3 häufige Fehler bei der Interpretation von Google-Analytics-Kennzahlen

Time on Site, Bounce Rate, Pages per Visit: Das Tracking von Webseiten ist Standard. Aber interpretieren Sie die gängigstenen Google-Analytics-Kennzahlen auch richtig? Trainer Alex Kereszturi erklärt 3 typische Denkfehler.

Autor Alex Kereszturi
Datum 12.04.2022
Lesezeit 7 Minuten

Ich weiss ja nicht, ob Sie so Situationen auch kennen?
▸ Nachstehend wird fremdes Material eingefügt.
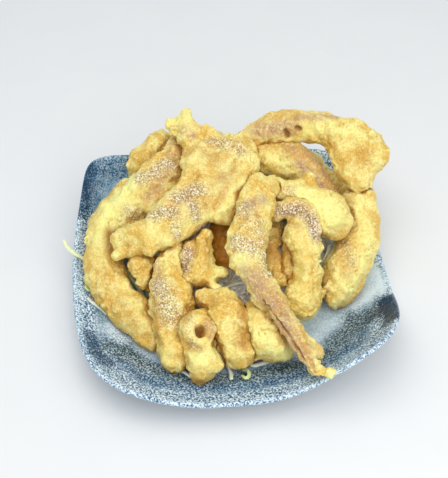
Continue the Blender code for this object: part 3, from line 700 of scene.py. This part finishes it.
def paint(piece, node):
    """Keep the node's coloured patches, some of them painted shade and highlight, and work its grooves,
    some darkened with painted shade, and sandy crumbs into the crust.
    """
    mesh = piece.data
    points = places_of(mesh)
    normals = normals_of(mesh)
    tones = {tone: np.zeros(len(points)) for tone in CRUST_TONES}
    for tone, pixels, width, strength in PATCHES.get(node, []):
        near = nearness_along(points, piece, pixels, width)
        tones[tone] = np.maximum(tones[tone], strength * near)
    for tone, pixels, width, depth in GROOVES.get(node, []):
        near = nearness_along(points, piece, pixels, width)
        points = points - normals * (near * depth)[:, None]
        # Each groove takes its tone; the darkest is painted shade in the crease
        tones[tone] = np.maximum(tones[tone], near * GROOVE_TINT)
    sand = tones["crumb"] * noise_list(points, SAND_SIZE, SAND_SHIFT) * SAND_DEPTH
    move_to(mesh, points + normals * sand[:, None])
    for tone, values in tones.items():
        store(mesh, tone, values)


def tree_of_pieces():
    """The faces of all the solids together, for telling what shades what."""
    data = bmesh.new()
    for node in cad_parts.values():
        data.from_mesh(node.data)
    tree = BVHTree.FromBMesh(data)
    data.free()
    return tree


def shade_of(mesh):
    """How much of the way out from each corner other pieces block, 0 to 1."""
    shares = []
    for place, normal in zip(places_of(mesh), normals_of(mesh)):
        out = Vector(normal)
        level = out.cross(SLANT).normalized()
        other = out.cross(level)
        start = (Vector(place) + out * SHADE_START) * MM
        directions = (out, out + level, out - level, out + other, out - other)
        blocked = 0.0
        for direction in directions:
            hit, _, _, distance = many_solids.ray_cast(start, direction.normalized(), SHADE_REACH * MM)
            if hit is not None:
                blocked += 1.0 - distance / (SHADE_REACH * MM)
        shares.append(blocked / len(directions))
    return np.array(shares)


def node_maker(name):
    """A new material, with a helper that adds a node, sets its values and links its inputs."""
    material = bpy.data.materials.new(name)
    material.use_nodes = True
    tree = material.node_tree
    tree.nodes.clear()

    def add(kind, values=None, **settings):
        node = tree.nodes.new(kind)
        for key, value in settings.items():
            setattr(node, key, value)
        for key, value in (values or {}).items():
            if isinstance(value, bpy.types.NodeSocket):
                tree.links.new(value, node.inputs[key])
            else:
                node.inputs[key].default_value = value
        return node

    return material, add


def mixed(add, share, first, second):
    """A colour between two others."""
    values = {"Factor": share, "A": first, "B": second}
    node = add("ShaderNodeMix", data_type="RGBA")
    for key, value in values.items():
        socket = [s for s in node.inputs if s.name == key and s.enabled][0]
        if isinstance(value, bpy.types.NodeSocket):
            node.id_data.links.new(value, socket)
        else:
            socket.default_value = value
    return [s for s in node.outputs if s.enabled][0]


def layered(add, colour, palette, layers):
    """A colour with others of a palette laid over it in turn, each as (share, name)."""
    for share, name in layers:
        colour = mixed(add, share, colour, palette[name])
    return colour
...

Aber als sich meine Frau vor 4 Jahren ein neues Auto kaufen wollte und wir nach gespürt 7 Wochen endlich beim Garagisten vor einem wunderbaren Kleinwagen mit preiswerter Ausstattung standen, sah mich meine besser Hälfte mit einem komischen Blick an.

Ich versuchte fragend zu interpretieren: «Findest du den Verbrauch zu hoch? Ist dir das Auto zu teuer? Der CO2-Ausstoss zu viel? Oder willst du ein Radio mit Sprach-Erkennung?»

Sie entgegnete schlicht, das Auto sei nicht rot.

Damit Ihnen so etwas nicht mit den Zahlen in Ihren Google-Analytics-Reportings passiert, trage ich in diesem Blogbeitrag jene 3 Denkfehler zusammen, die mir bis heute am häufigsten begegnet sind.

1 Kennzahlen lieben Team-Work

Nun, die Situation im Autohaus hatte ich klar falsch interpretiert. Wenn wir an das berühmte halb leere bzw. gleichzeitig halb volle Glas denken, gibt es aber auch Situationen, in denen mehrere unterschiedliche Interpretationen nebeneinander Gültigkeit besitzen. So auch bei Google-Analytics-Kennzahlen.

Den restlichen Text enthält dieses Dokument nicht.